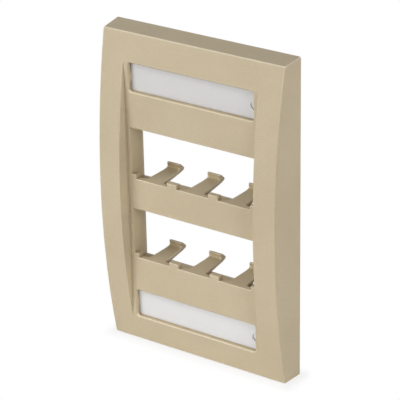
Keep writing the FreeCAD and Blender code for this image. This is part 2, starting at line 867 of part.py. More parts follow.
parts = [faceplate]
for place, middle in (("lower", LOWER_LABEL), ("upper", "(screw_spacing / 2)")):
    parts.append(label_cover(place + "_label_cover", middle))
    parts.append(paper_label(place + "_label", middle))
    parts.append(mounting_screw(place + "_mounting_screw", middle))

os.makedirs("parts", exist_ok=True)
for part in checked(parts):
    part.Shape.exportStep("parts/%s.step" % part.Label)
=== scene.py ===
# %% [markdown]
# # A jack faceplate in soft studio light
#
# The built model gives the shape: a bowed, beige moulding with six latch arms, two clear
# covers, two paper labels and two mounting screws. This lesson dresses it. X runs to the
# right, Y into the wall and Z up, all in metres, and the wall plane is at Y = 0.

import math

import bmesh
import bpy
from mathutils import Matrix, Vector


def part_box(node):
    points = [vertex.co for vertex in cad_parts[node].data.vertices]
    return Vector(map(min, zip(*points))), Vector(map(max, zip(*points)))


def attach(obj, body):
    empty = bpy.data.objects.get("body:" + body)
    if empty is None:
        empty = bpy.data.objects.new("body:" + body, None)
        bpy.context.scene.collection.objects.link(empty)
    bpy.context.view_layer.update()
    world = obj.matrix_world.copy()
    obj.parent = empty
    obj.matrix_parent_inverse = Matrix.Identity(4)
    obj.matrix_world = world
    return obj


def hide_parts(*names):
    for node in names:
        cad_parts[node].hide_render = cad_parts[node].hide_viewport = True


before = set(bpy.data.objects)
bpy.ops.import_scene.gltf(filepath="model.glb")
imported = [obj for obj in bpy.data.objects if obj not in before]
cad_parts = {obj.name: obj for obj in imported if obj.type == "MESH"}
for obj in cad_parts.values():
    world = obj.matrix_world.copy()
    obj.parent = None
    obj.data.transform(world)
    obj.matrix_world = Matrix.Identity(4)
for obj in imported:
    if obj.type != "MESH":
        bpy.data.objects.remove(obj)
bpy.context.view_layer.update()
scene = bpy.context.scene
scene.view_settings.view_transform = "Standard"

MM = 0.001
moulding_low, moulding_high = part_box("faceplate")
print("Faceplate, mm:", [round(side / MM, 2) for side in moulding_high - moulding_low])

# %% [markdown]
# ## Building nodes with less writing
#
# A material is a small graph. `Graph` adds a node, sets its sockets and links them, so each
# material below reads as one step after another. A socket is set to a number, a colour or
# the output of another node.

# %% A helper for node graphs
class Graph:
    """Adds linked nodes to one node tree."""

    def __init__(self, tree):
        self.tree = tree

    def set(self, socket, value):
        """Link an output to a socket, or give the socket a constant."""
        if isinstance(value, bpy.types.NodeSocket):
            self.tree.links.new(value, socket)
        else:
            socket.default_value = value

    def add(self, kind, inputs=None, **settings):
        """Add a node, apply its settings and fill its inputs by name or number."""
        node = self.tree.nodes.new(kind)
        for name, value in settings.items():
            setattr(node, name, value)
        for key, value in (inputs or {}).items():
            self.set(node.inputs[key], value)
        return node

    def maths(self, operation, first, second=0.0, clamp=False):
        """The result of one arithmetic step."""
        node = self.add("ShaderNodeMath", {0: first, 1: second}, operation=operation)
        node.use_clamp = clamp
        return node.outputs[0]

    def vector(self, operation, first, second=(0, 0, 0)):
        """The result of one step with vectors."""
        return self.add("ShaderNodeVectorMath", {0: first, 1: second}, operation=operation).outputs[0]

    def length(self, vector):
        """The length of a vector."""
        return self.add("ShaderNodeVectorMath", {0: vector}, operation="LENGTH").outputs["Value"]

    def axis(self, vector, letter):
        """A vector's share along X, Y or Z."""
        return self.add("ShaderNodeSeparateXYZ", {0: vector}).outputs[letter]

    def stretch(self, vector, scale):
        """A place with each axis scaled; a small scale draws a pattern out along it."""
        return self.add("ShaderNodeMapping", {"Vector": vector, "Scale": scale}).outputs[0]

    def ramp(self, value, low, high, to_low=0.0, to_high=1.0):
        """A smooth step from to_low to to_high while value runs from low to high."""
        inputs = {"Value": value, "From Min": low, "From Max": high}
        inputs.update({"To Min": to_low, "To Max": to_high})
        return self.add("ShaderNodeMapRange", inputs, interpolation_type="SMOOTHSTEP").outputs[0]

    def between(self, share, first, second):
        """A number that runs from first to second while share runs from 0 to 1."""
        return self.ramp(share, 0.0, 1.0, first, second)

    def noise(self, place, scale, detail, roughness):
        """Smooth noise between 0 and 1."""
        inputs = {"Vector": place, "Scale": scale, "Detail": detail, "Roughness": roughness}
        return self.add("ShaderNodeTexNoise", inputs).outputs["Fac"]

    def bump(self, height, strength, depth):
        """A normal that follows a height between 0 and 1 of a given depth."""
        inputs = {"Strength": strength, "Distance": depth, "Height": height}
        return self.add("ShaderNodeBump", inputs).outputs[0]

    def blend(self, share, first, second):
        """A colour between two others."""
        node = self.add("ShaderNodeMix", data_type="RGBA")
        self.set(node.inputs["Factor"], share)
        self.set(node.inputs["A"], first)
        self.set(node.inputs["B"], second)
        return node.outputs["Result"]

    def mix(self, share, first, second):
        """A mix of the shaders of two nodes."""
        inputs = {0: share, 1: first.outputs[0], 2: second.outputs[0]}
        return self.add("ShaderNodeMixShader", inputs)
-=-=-
- _Exercise objective_:
From the material above, copy each line that includes the word "update".

- _Task response_:
    bpy.context.view_layer.update()
bpy.context.view_layer.update()
        inputs.update({"To Min": to_low, "To Max": to_high})